Let's see what the code looks like.


This first function simply takes a small json payload over a http post, this structure of this is as below.

{
    "Revision":"c1b49afddh7c",
 "Author" : "Author Name",
 "Created_At" : "2016-09-27T11:54:58+00:00",
 "Log" : "Updated version to cpm 1.9.40
    
    Added fluffy bunny controller",
 "Branch" : "develop",
    "Project":"cpm",
 
}
#r "Newtonsoft.Json"
#r "Microsoft.WindowsAzure.Storage"

using System;
using System.Net;
using System.Threading.Tasks;
using Newtonsoft.Json;
using Microsoft.WindowsAzure.Storage.Table;

public static async Task<object> Run(HttpRequestMessage req, ICollector<CommitMessageTableEntity> commitLogTable, ICollector<<ommitMessage> releaseQueue, TraceWriter log)
{
    string jsonContent = await req.Content.ReadAsStringAsync();
    log.Info(jsonContent);
    var data = JsonConvert.DeserializeObject<CommitMessage>(jsonContent);
    
    log.Info(data.Log);
    
    var te = new CommitMessageTableEntity();
    te.Set(data);

    try
    {
        commitLogTable.Add(te);
    }
    catch (System.Exception ex)
    {
        log.Info("An error occurred: " + ex.Message);
        return req.CreateResponse(HttpStatusCode.OK, "An error occurred, see log for details.");
    }

    if(te.IsRelease) {
        log.Info("This is a release, adding to queue so it gets added to Radius.");
        releaseQueue.Add(data);
    }

    return req.CreateResponse(HttpStatusCode.OK, "Success");
}

We log this to an Azure Storage table, I've no use for this currently but it costs practically nothing and is an easy way to check if the function was called if I have any problems in the future.
Then if the commit was a release commit, as defined by checking for the commit message to begin in a specific way, we put a message on a storage queue for the next function to be triggered. Note that I'm just adding to ICollector in both cases, the are no explicit references to Tables or Queues which is one of the things I really like about functions.
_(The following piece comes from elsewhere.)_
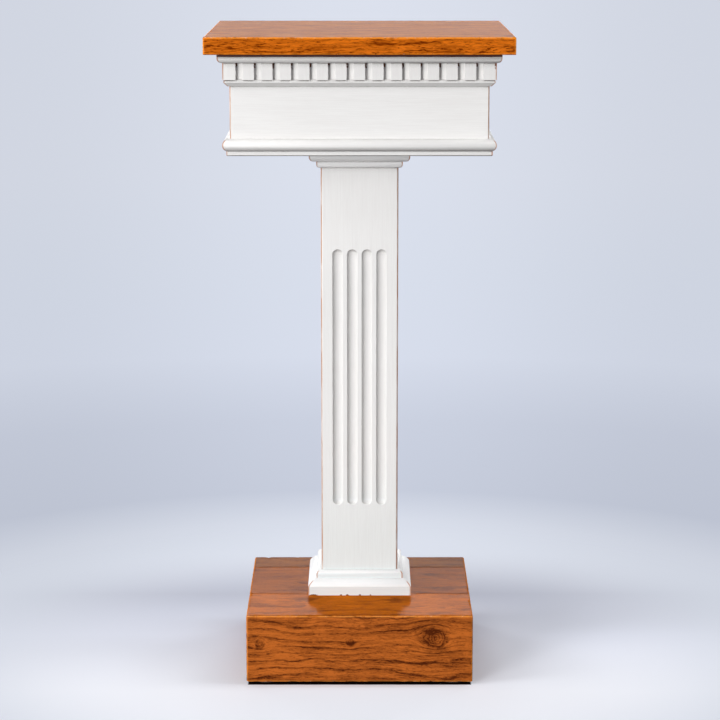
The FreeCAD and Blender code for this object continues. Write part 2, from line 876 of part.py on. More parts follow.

Here is the function.json, this defines all my inputs and outputs, note how the output queue name shows up as an Icollector<string> parameter on my run method, this is the power of the WebJobs SDK at work.

{
  "bindings": [
    {
      "webHookType": "genericJson",
      "type": "httpTrigger",
      "direction": "in",
      "name": "req"
    },
    {
      "type": "http",
      "direction": "out",
      "name": "res"
    },
    {
      "type": "table",
      "name": "commitLogTable",
      "tableName": "commitlog",
      "connection": "SourceIntegrationSA",
      "direction": "out"
    },
    {
      "name": "releaseQueue",
      "queueName": "releasequeue",
      "connection": "SourceIntegrationSA",
      "type": "queue",
      "direction": "out"
    }
  ],
  "disabled": false
}

The next function is the one that does all the work. There is a large amount of SQL in this function. The key for me was to get this up and running quickly and using SQL does that. Once it has proved it's worth, I'll tidy it up a bit with all the time it saves me!
I haven't included the code here as it is very specific to me, all it does is use Dapper to insert a record for the new release and deprecate the previous one.
To import Dapper from Nuget, I added a project.json, see below.

{
  "frameworks": {
    "net46":{
      "dependencies": {
        "Dapper": "1.50.2"
      }
    }
   }
}

With this in place, whenever I redeploy my function, the Dapper Nuget will be downloaded for me to use.

Right at the end, once everything had been done, we pop a simple message on a queue to be picked up by another function that will send it to slack, and put the release notes from the commit message on another queue to be emailed out to internal staff members who will need to know.


The Slack function is really simple. It uses a Slack client class I found on the internet somewhere and just passes the message along.